There are a few universal rules for hot rollers that should be heeded regardless of your hair length or texture. The most important of these is to start with completely dry hair—we’re talking dry as a desert, not a drop of moisture in sight. After all, the style won’t hold if your hair is even a little damp. When you’re ready to roll, start with a section that is the same width as your roller and roll from the end of your strands up. If volume is your endgame, roll horizontally to boost your roots and give your ends lots of playful movement. For those who are after actual curls, place your rollers vertically. Another good rule of thumb? Always roll away from your face.

 

How To Use Hot Rollers On Short Hair

It’s all about volume when it comes to using hot rollers on short hair. Stick to horizontal roller placement, only using enough rollers to cover the front of your head. The shorter hairs toward the back and nape of your neck probably aren’t long enough to hold a roller, so focusing on creating volume toward the front is the ultimate goal. Keep your rollers in until they’ve cooled—probably about 15 to 20 minutes.

 

How To Use Hot Rollers On Medium-Length Hair

Thick hair?
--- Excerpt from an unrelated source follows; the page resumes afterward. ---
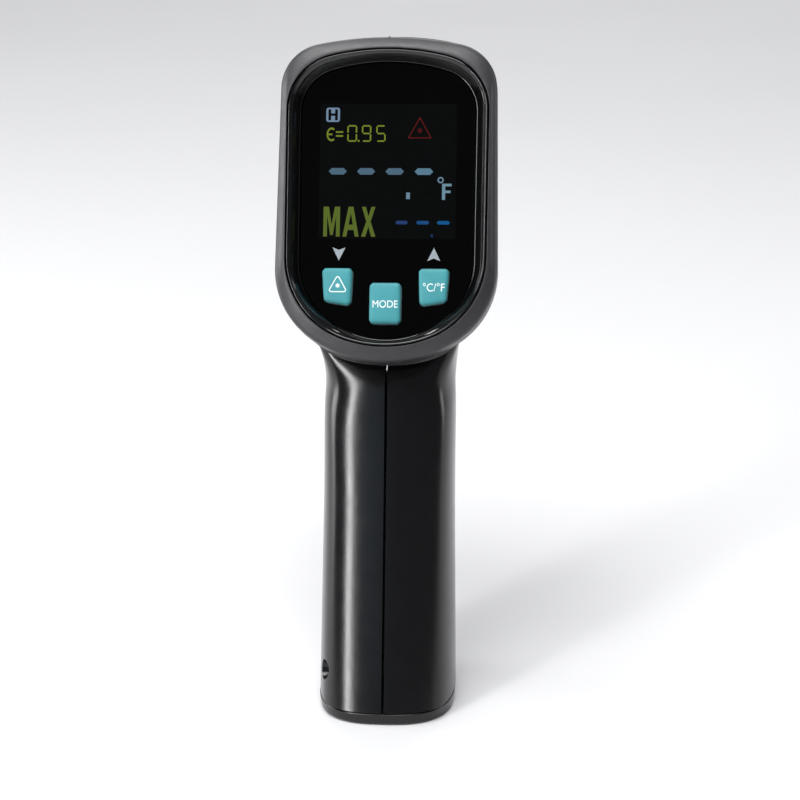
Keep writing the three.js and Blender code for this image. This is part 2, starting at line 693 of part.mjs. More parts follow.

Leave those rollers in a bit longer (30 minutes or more), that way you can ensure the heat penetrates all the way through to your ends. Stick to medium-large to jumbo-size rollers to avoid spirals that could end up giving you a Shirley Temple look.

 

How To Use Hot Rollers On Long Hair

See our medium-length hair notes above—the same rules apply here. You can go even bigger with your rollers (if you dare) the longer your strands are, which will just bring even more volume. Now, find us a Southern lady doesn’t want that.

 

WATCH: The Difference Between Fine Hair and Thin Hair 

 

The finishing products are key when using hot rollers. Go with texture spray at the roots for added lift, a shine serum for smooth ends and a frizz-free finish, and volumizing mousse for touchable hold. As for Mama? A healthy coat of Aqua Net was always her finishing touch.